Hands-on Matter - The Matter Light Bulb (Part 2)

Tim Conrad – Senior Security Consultant

4 October 2022

In Part 1 of this blog series, we provided a theoretical overview by following Alice’s journey from unboxing a new Matter switch to commission the device into the Fabric and binding it to a Matter light bulb.

In the following parts, we will recreate Alice’s setup. In this part we will start with a Matter light bulb, we will guide you through the process of setting up a low-cost example to get real hands-on experience with Matter and evaluate it for yourself. We will use a ESP32 with a basic LED and a resistor to create our own light bulb as a proof of concept.

Note:
This blog post is written for developers and other people with a technical background and interest in a security focused overview of Matter.

Attention:
Please note that the Matter code open source, so a lot and examples and tools might change throughout the process.
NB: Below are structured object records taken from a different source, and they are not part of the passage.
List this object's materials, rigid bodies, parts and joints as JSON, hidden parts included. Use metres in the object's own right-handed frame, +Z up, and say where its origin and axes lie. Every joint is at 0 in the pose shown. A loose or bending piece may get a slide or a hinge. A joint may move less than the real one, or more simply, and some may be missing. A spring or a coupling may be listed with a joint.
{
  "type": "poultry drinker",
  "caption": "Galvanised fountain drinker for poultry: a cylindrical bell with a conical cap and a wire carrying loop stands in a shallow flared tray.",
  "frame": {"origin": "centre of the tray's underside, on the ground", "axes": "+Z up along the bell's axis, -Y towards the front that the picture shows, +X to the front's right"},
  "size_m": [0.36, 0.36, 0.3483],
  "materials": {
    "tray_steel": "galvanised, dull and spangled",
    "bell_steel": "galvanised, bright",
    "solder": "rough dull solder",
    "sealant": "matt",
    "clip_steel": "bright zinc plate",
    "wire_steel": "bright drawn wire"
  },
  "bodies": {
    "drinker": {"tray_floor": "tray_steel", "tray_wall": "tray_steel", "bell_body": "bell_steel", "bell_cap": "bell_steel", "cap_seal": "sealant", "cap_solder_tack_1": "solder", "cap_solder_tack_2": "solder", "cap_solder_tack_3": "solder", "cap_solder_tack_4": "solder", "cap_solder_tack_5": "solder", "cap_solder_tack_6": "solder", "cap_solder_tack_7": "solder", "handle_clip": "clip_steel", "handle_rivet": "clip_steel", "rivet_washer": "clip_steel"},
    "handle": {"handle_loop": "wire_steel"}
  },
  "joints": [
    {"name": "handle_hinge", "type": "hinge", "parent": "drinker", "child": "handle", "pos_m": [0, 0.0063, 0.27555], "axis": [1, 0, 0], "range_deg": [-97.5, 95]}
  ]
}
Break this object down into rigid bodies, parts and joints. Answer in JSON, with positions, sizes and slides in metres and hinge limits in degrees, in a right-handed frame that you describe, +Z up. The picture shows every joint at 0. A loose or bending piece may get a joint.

We will do everything on Ubuntu 20.04. For other systems, we will provide the link to the original document in the Matter repository.

Hardware Setup and Components

ESP32 and LED Schematics:

LED and ESP32 Schematics

To build our light bulb, we need the following components:

ESP32-WROOM DevKitC
330 Ohm Resistor
LED
Wires
Breadboard
Micro-USB Cable
Computer with BLE and Wi-Fi

The costs of the hardware should be below 10,- € for our Matter light bulb setup. Place the ESP32 on the breadboard and connect the LED and resistor with the wires as shown in the picture. The GPIO 2 (labeled “G2” or “2”) is used in our case. After setting up our basic circuit, we will connect the ESP32 with our computer via the USB cable.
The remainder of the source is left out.